■ Records supplied ■
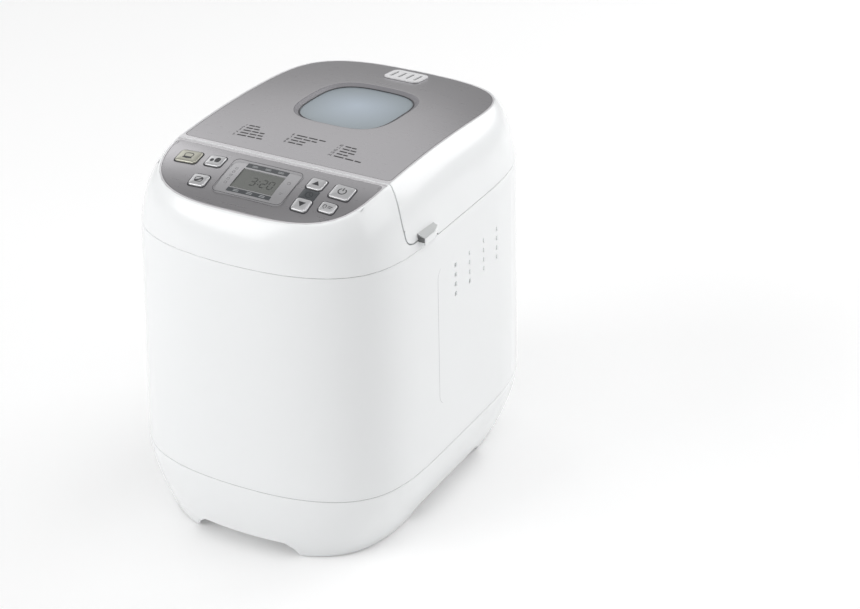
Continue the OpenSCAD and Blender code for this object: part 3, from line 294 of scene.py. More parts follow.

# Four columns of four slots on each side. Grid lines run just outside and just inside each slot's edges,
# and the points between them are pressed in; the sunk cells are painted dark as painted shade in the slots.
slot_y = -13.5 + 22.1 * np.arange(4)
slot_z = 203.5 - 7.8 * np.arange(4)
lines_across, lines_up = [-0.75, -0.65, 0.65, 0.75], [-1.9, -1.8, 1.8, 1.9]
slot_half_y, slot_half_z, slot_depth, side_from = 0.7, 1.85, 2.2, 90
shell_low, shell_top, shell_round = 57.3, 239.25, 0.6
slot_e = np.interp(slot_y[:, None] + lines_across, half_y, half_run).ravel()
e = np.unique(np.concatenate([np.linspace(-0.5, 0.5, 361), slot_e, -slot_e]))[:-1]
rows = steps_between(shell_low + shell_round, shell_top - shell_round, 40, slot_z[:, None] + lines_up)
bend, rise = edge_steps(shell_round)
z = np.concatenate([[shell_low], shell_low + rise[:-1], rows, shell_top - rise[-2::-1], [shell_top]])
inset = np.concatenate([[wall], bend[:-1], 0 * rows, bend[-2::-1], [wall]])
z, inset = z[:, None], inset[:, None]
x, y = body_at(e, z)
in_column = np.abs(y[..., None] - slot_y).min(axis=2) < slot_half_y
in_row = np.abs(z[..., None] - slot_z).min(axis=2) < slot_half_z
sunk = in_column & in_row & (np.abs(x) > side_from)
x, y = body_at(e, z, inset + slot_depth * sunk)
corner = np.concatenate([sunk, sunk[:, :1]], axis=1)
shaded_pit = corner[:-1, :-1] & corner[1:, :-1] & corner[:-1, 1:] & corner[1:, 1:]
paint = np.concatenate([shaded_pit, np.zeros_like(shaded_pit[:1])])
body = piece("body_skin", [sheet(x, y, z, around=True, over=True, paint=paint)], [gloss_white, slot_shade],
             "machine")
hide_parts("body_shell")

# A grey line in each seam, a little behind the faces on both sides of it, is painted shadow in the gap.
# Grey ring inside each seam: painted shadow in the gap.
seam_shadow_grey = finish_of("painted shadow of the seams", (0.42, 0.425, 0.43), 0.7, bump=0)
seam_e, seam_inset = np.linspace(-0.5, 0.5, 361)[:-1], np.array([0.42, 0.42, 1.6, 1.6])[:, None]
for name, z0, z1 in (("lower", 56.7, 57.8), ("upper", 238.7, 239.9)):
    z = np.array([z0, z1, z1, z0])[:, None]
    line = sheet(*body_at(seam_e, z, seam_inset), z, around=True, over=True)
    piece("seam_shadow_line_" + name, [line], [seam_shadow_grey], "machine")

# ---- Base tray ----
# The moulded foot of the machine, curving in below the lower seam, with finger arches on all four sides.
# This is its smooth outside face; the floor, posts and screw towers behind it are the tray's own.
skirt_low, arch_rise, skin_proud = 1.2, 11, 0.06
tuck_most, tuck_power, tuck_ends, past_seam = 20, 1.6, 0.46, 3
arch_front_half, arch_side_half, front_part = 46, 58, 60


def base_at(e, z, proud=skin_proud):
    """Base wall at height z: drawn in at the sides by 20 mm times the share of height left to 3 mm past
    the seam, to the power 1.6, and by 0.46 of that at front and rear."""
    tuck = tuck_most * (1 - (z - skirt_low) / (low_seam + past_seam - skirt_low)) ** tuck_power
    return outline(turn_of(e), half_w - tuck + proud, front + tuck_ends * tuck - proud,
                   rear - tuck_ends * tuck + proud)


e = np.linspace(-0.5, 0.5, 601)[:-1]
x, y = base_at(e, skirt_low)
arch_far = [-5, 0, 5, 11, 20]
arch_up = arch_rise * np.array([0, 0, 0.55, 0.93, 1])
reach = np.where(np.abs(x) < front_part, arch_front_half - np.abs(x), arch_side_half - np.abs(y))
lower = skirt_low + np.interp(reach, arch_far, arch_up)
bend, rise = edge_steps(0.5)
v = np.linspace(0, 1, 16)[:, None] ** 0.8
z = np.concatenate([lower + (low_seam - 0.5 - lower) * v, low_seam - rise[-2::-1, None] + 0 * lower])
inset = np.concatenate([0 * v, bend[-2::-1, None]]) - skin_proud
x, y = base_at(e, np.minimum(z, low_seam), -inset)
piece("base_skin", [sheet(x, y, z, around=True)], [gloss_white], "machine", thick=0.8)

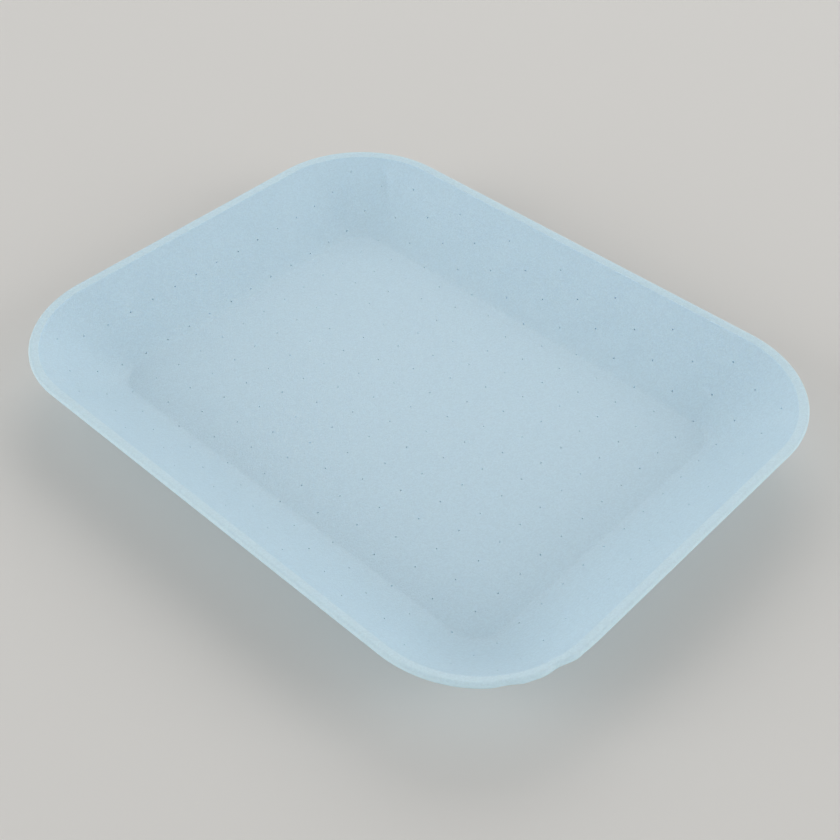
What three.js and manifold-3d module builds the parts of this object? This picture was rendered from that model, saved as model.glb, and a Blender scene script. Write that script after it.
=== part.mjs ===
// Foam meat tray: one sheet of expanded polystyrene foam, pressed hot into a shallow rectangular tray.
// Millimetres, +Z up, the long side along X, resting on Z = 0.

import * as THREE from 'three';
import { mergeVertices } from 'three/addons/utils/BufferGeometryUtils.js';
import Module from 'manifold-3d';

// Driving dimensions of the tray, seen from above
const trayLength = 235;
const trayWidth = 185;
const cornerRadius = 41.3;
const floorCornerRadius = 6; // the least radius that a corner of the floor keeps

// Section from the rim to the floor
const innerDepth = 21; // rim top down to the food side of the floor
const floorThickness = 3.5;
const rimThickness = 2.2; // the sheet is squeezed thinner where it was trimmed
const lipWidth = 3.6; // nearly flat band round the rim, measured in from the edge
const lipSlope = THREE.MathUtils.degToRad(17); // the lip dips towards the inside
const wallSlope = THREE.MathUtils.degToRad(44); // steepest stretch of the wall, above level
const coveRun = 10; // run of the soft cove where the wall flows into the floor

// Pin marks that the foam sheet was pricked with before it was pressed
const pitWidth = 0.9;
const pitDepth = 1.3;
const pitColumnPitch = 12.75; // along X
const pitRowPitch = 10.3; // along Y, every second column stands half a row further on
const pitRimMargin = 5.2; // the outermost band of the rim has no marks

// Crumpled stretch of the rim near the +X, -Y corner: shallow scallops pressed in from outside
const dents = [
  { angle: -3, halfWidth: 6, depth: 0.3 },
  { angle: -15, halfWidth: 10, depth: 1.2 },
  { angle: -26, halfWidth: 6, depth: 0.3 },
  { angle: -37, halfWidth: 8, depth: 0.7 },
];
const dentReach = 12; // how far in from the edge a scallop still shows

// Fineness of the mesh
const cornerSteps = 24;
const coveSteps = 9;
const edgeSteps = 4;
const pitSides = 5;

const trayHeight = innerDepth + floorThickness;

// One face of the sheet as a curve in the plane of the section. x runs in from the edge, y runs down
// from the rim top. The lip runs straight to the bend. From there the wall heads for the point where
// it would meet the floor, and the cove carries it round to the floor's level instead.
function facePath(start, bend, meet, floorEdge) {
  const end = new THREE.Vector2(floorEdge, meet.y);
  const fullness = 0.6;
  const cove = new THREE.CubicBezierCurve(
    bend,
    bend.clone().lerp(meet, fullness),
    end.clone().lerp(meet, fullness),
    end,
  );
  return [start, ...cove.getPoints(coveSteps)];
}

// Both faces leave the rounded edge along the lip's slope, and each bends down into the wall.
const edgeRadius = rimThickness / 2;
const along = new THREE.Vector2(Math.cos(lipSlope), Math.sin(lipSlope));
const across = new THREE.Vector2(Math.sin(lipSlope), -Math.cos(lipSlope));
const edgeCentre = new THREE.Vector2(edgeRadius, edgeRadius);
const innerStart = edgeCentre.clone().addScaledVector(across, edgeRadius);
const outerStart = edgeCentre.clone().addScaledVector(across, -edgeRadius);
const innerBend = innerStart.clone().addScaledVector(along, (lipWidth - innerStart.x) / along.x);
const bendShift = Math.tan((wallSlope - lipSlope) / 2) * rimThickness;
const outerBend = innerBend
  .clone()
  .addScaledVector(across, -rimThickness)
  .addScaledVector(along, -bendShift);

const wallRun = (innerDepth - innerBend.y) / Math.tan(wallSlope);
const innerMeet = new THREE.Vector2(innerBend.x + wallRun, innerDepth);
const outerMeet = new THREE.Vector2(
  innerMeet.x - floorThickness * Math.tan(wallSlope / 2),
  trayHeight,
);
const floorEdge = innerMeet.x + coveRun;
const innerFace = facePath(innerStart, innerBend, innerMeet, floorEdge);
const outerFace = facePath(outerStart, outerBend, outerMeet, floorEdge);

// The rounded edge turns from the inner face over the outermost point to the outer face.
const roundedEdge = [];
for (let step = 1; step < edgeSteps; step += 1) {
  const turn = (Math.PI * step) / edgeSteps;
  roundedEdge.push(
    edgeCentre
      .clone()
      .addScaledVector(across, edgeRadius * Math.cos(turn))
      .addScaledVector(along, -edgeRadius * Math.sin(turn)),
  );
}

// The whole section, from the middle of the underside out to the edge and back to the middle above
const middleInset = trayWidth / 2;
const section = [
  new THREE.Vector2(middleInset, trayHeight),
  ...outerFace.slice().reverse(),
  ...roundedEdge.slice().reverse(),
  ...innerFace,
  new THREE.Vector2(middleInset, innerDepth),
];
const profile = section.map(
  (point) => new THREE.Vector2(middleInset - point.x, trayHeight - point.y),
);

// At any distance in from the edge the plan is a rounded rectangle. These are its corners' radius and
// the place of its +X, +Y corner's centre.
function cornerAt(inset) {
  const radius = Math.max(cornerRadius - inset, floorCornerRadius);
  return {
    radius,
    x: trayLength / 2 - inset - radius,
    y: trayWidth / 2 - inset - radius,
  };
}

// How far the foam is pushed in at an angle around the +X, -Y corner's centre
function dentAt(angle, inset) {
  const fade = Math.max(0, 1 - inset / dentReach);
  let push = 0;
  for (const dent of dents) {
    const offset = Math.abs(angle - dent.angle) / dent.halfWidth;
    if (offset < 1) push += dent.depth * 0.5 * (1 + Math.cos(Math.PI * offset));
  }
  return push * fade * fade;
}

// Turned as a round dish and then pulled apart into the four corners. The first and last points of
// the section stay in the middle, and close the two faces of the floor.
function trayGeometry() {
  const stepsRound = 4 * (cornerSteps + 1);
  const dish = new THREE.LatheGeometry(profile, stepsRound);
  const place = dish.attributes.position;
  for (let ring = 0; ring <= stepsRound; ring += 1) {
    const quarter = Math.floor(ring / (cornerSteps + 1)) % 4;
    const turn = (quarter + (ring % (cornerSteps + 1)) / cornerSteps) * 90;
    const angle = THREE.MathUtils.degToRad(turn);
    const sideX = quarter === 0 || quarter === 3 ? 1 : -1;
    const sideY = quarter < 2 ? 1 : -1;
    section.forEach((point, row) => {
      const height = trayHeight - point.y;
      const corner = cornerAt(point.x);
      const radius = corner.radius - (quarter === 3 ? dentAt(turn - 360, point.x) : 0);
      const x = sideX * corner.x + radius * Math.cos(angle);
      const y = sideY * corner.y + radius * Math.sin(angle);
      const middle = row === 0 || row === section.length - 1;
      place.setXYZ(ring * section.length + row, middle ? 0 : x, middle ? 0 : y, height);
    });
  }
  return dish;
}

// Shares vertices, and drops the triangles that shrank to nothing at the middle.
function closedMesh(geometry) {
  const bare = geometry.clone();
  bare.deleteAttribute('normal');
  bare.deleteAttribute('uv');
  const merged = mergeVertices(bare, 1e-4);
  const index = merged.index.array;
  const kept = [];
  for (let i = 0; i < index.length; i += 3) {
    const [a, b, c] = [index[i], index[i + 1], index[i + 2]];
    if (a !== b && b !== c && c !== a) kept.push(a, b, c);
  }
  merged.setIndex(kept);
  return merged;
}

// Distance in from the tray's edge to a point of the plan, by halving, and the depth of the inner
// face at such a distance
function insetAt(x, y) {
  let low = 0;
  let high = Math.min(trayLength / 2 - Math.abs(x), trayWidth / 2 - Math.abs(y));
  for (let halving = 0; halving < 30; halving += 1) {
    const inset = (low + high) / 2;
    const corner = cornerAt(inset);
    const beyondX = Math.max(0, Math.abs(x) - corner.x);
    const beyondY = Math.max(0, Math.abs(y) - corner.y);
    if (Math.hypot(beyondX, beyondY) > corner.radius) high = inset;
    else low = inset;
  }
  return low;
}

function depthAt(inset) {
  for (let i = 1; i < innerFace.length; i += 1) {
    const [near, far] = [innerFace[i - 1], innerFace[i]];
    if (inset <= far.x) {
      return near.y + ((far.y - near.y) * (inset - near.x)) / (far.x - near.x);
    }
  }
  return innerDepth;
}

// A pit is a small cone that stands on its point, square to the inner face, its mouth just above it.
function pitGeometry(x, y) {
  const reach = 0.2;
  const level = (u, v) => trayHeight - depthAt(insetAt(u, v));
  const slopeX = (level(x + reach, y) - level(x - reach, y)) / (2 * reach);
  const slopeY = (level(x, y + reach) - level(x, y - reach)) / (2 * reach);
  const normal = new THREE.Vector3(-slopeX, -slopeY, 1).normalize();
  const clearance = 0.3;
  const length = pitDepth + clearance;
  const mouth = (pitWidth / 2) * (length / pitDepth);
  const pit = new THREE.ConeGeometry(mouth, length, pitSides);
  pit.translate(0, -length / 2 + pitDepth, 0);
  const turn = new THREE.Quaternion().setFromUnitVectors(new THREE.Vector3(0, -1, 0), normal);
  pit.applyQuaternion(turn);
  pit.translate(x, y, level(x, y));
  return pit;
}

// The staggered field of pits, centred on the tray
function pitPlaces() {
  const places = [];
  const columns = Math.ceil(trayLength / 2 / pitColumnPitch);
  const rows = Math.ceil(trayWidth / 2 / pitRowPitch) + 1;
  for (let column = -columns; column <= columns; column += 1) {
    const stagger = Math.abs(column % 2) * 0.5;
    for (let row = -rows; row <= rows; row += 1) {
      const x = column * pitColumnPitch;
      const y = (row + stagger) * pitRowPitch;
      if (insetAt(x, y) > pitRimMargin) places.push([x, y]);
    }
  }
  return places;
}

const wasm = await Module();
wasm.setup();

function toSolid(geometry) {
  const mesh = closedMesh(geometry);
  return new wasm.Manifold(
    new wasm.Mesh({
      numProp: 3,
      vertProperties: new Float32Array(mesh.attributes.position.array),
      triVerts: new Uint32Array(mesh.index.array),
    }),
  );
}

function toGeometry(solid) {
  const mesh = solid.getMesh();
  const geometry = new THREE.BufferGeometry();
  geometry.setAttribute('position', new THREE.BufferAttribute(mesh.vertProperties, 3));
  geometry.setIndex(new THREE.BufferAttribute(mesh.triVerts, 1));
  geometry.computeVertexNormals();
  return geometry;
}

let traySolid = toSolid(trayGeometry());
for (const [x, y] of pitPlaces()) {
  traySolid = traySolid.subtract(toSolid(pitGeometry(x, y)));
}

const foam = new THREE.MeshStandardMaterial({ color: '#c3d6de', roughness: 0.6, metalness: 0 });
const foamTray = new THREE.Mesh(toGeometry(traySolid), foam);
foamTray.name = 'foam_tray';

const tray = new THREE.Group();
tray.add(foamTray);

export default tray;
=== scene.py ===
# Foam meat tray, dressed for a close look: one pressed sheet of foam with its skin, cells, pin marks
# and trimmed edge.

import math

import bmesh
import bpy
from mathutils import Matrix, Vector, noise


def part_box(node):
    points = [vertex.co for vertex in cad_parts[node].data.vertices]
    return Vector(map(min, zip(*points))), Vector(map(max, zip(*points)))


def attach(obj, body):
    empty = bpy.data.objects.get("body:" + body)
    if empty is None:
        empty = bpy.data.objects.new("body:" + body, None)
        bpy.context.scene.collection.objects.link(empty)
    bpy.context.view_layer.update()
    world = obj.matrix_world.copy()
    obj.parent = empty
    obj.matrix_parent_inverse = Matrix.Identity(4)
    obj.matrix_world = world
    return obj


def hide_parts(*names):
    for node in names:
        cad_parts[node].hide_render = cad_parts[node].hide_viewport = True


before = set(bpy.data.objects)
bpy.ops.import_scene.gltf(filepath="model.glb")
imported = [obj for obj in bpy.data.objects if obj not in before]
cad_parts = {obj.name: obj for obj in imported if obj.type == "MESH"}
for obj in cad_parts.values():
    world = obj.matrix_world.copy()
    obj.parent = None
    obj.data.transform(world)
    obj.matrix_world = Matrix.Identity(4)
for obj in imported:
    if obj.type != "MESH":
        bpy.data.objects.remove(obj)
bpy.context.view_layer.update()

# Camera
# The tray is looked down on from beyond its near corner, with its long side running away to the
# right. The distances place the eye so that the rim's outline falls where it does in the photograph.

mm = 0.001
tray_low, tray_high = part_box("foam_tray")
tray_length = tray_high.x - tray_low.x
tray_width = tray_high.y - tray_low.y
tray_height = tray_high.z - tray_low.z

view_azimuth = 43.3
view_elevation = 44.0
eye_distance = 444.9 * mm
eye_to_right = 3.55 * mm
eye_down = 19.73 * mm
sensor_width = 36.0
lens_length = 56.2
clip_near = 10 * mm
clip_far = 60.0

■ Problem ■
Give the exact lines, and only those, from the line containing "What three.js and" through the line containing "resting on Z = 0." in the entries above.

■ Completed exercise ■
What three.js and manifold-3d module builds the parts of this object? This picture was rendered from that model, saved as model.glb, and a Blender scene script. Write that script after it.
=== part.mjs ===
// Foam meat tray: one sheet of expanded polystyrene foam, pressed hot into a shallow rectangular tray.
// Millimetres, +Z up, the long side along X, resting on Z = 0.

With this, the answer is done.